Allegations against the Trump Foundation

In a civil suit against the Trump Foundation, New York Attorney General Barbara Underwood alleged several violations of these rules. As the attorney general's office explained in a press release accompanying the lawsuit, the allegations include:

  • "Repeated and willful self-dealing transactions to benefit Mr. Trump's personal and business interests."
  • "Extensive unlawful political coordination with the Trump presidential campaign."
  • "Us[ing] the Trump Foundation's charitable assets to pay off his legal obligations, to promote Trump hotels and other businesses, and to purchase personal items."

In conclusion, Underwood asserted: "The Trump Foundation was little more than a checkbook for payments from Mr. Trump or his businesses to nonprofits, regardless of their purpose or legality." The lawsuit sought restitution of $2.8 million, dissolution of the foundation, bans from serving as directors of charitable organizations in New York for President Trump and his three oldest children, and potential further financial penalties.

The right way to handle private foundations

There's nothing inherently improper about private foundations, but in order to get the charitable and financial benefits they provide, you have to follow the rules.
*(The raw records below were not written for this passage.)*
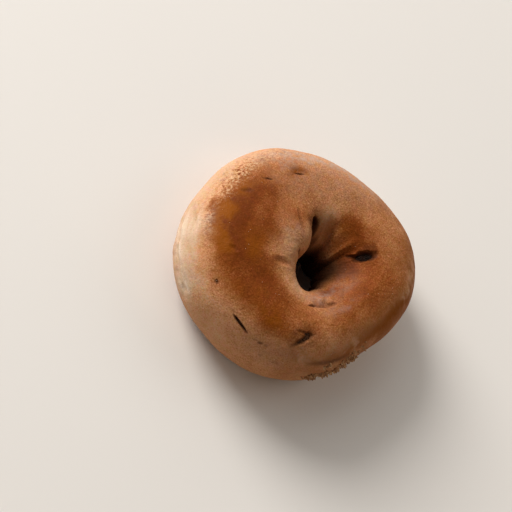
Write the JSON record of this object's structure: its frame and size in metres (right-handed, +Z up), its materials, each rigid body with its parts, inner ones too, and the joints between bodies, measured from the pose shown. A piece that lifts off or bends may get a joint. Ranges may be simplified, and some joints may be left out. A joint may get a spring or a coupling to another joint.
{
  "type": "blueberry bagel",
  "caption": "Baked blueberry bagel: a thick, slightly uneven dough ring on a flat base, its hole pinched to a narrow throat with a lip and folds, and baked blueberries sunk in the crust.",
  "frame": {"origin": "centre of the bounding box at the base, on the surface that the bagel rests on", "axes": "+Z up, through the hole and across the flat base; +Y along the longer diameter, away from the camera of the picture; +X along the shorter diameter"},
  "size_m": [0.1098, 0.1136, 0.0439],
  "materials": {
    "crust": "baked bread crust: satin amber-brown crown, paler floury sides, fine pores and wrinkles",
    "blueberry": "baked blueberry skin: near-black purple-brown, wrinkled and moist"
  },
  "bodies": {
    "root": {"dough": "crust", "berry_funnel": "blueberry", "berry_near": "blueberry", "berry_slit": "blueberry", "berry_far": "blueberry"}
  },
  "joints": []
}
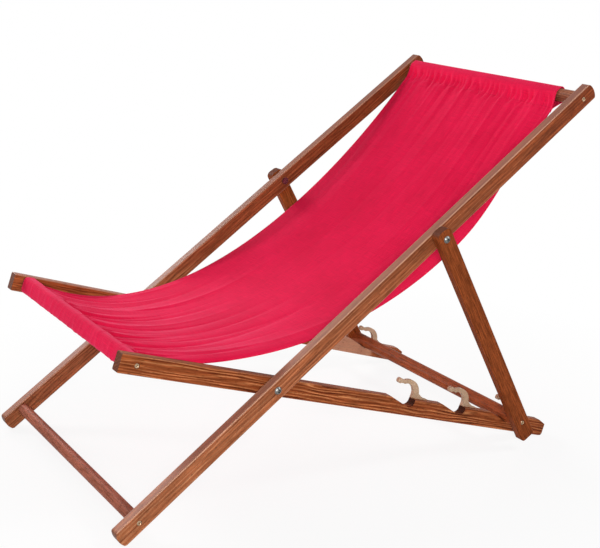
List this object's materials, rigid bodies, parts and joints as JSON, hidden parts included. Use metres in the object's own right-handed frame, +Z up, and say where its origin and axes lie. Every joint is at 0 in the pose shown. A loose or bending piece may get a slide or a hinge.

Specifically, it's essential to acknowledge the separate identity of the private foundation. Observing formalities like holding regular meetings, maintaining separate financial statements and accounts, and documenting income and expenses are necessary to give the IRS and state tax authorities the reassurances they need that your foundation is being run correctly.

In particular, once you donate money to the private foundation, it's no longer yours to direct as you so choose. The terms of the foundation might give its board of directors some discretion over exactly how to achieve its charitable purpose, such as offering grant awards or directing foundation funds to particular charities that share the foundation's mission. However, if you get even an indirect benefit personally from a payment that your foundation makes, it can be problematic.

Private foundations do important work, and they can produce immense tax savings when used correctly. But to get those benefits, you can't afford to ignore the responsibilities that federal and state authorities put on private foundations and their operations.